21st Aug 2024 12:21
(Alliance News) - Costain Group PLC is "simply too cheap", an analyst on Wednesday said, after the firm highlighted a buoyant order book with contract wins across all sectors.
In the six months to June 30, the Maidenhead, England-based construction and engineering firm said pretax profit doubled to GBP17.0 million from GBP8.5 million a year prior.
Adjusted operating profit rose 8.7% to GBP16.3 million from GBP15.0 million with margin of 2.5%, up from 2.3% a year ago. Costain said it was on track to hit adjusted operating profit margin targets of 3.5% and 4.5% in 2024 and 2025.
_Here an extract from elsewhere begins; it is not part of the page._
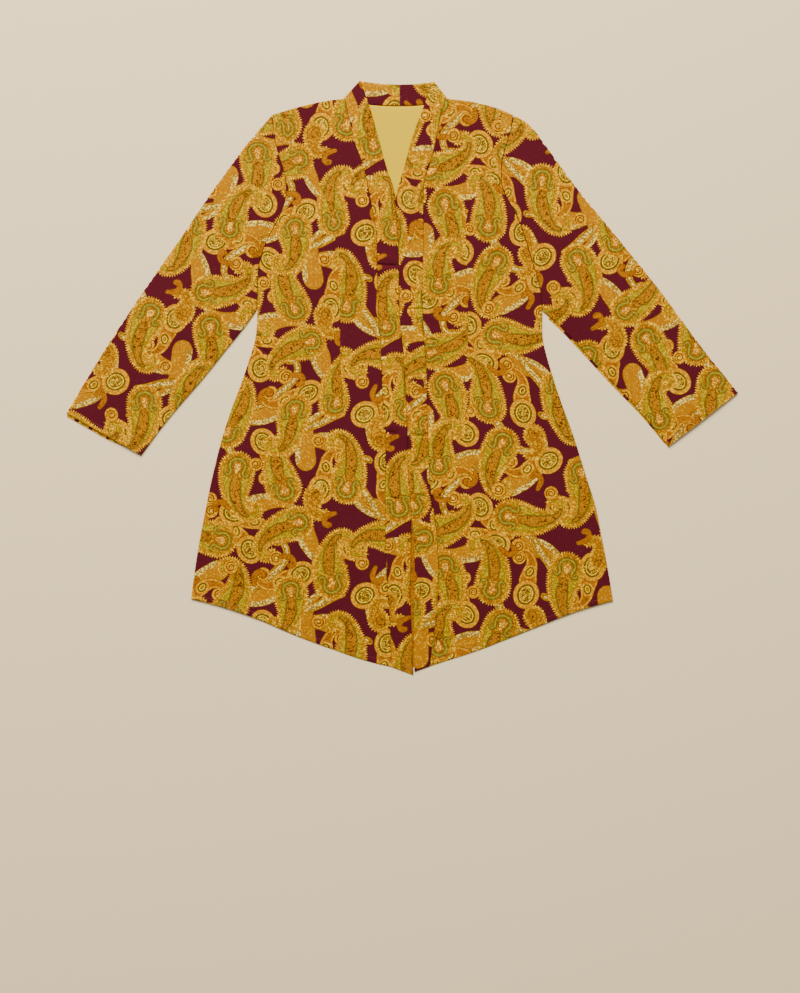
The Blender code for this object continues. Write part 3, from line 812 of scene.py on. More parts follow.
# Builds a piece of cloth as a closed wall: a printed outer side, an inner side and the rim between them
def buildCloth(outline, toSpace, outerPrint, innerPrint=None, lines=(), wall=None, regionOf=None, warp=None,
               seams=None, turned=False, pitch=None):
    wall = wall or clothSizes["wall"]
    if turned:
        # the cloth is drawn mirrored, so that its right side stays outwards
        outline = outline * (-1, 1)
        straight = toSpace

        def toSpace(points):
            return straight(points * (-1, 1))

    if loopArea(outline) < 0:
        outline = outline[::-1]
    lines = list(lines)
    normals = sideways(np.concatenate((outline[-1:], outline, outline[:1])))[1:-1]
    for inset in clothSizes["rings"]:
        lines.append(closedLine(outline + normals * inset))
    spots = spotGrid(outline, pitch or clothSizes["spots"], clothSizes["clear"])
    verts, faces, ink, _ = clothSide(outline, lines, spots, outerPrint, regionOf, warp)
    rim = rimOf(faces)
    outer = toSpace(verts)
    if seams is None:
        seams = [closedLine(outline)]
    away = np.min([distanceTo(seam, verts) for seam in seams], axis=0) / clothSizes["edge"]
    fall = 1 - np.sqrt(np.clip(1 - np.clip(1 - away, 0, 1) ** 2, 0, 1))
    outer -= normalsOf(toSpace, verts) * (fall * clothSizes["drop"] * min(wall, 1.0))[:, None]
    rimPoints = verts[rim]
    innerPitch = clothSizes["spots"] if innerPrint else clothSizes["innerSpots"]
    innerSpots = spotGrid(rimPoints, innerPitch, clothSizes["innerClear"])
    innerLines = lines[: -len(clothSizes["rings"])]
    innerVerts, innerFaces, innerInk, sources = clothSide(rimPoints, innerLines, innerSpots, innerPrint)
    inner = toSpace(innerVerts) - normalsOf(toSpace, innerVerts) * wall
    innerOf = {}
    for k, found in enumerate(sources):
        for source in found:
            if source < len(rim):
                innerOf[source] = k
    innerRim = rimOf(innerFaces)
    base = len(outer)
    # rim faces join the outer rim to the inner one, whose extra points lie between two outer ones
    position = {k: n for n, k in enumerate(innerRim)}
    rimFaces = []
    for k in range(len(rim)):
        a, b = rim[k], rim[(k + 1) % len(rim)]
        start, end = position[innerOf[k]], position[innerOf[(k + 1) % len(rim)]]
        steps = (end - start) % len(innerRim)
        rimFaces.append((b, a, *[base + innerRim[(start + n) % len(innerRim)] for n in range(steps + 1)]))
    inkOfEdge = {}
    for (a, b, c), colour in zip(faces.tolist(), ink.tolist()):
        for pair in ((a, b), (b, c), (c, a)):
            inkOfEdge[pair] = colour
    rimInk = np.array([inkOfEdge[(face[1], face[0])] for face in rimFaces])
    return {
        "points": np.concatenate((outer, inner)),
        "polygons": [tuple(f) for f in faces.tolist()]
        + [(base + a, base + c, base + b) for a, b, c in innerFaces.tolist()]
        + rimFaces,
        "inks": np.concatenate((ink, innerInk, rimInk)),
        "wrong": np.repeat((0, 0 if innerPrint else 1, 0), (len(faces), len(innerFaces), len(rimFaces))),
        "map": bakeMap(verts, innerVerts, faces, innerFaces, rimFaces),
        "area": abs(loopArea(outline)) * 1e-6,
        "cut": tuple((verts.max(0) - verts.min(0)) * mm),
    }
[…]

The profit bump came despite revenue falling 3.4% to GBP639.3 million from GBP664.4 million. This reflected growth in Natural Resources, and as expected, a small reduction in Transportation.
Positively, Costain flagged a "high quality" forward work position of GBP4.3 billion, more than three times 2023 revenue of GBP1.33 billion. It was also higher than the GBP4.0 billion forward work position disclosed a year ago.
Shares in Costain rose 4.9% to 99.27 pence in London on Wednesday.
Costain reported contract wins across all sectors and "significant growth" in water. At least a further GBP500 million of water contracts have been won post half year, the firm added.
Costain said: "In line with Ofwat's draft determination, we expect water investment to at least double during the next regulatory period to its highest level for decades and through recent contract awards we are well placed to capitalise on these opportunities."
Chief Executive Officer Alex Vaughan said he expects "further wins for the group in the second half of the year".
"The quality and customer balance of our forward work position across our two divisions, together with strong highly visible market investment, gives us good visibility on future revenue and margin. We continue to deliver improvements in the business and remain confident in the group's prospects," he added.
Reflecting this confidence, Costain launched a GBP10 million share buyback. It left the dividend unchanged at 0.4 pence per share.
The buyback will consist of two tranches, with the first of up to GBP5 million to start immediately. The second GBP5 million tranche is anticipated to end no later than March 28, 2025.
Panmure Liberum analyst Joe Brent increased his 2024 and 2025 earnings per share estimates by 1% and 4% to reflect the share buyback.
As for the results, Brent saw three key points.
First, he highlighted the positive infrastructure outlook, with more upside in Natural Resources than downside in Transportation; second, he noted good progress towards margin targets, with 2.5% achieved in the first half; and third the increase in the forward work position.
Brent said there were a number of "good quality" wins and some "good prospects".
The Panmure Liberum analyst thinks Costain is "simply too cheap", trading on a 2025 free cash flow yield of 13% and a PE of 4.7x, given GBP158 million expected cash on the balance sheet.
Brent reiterated a 'buy' rating and increased his share price target to 135p from 100p.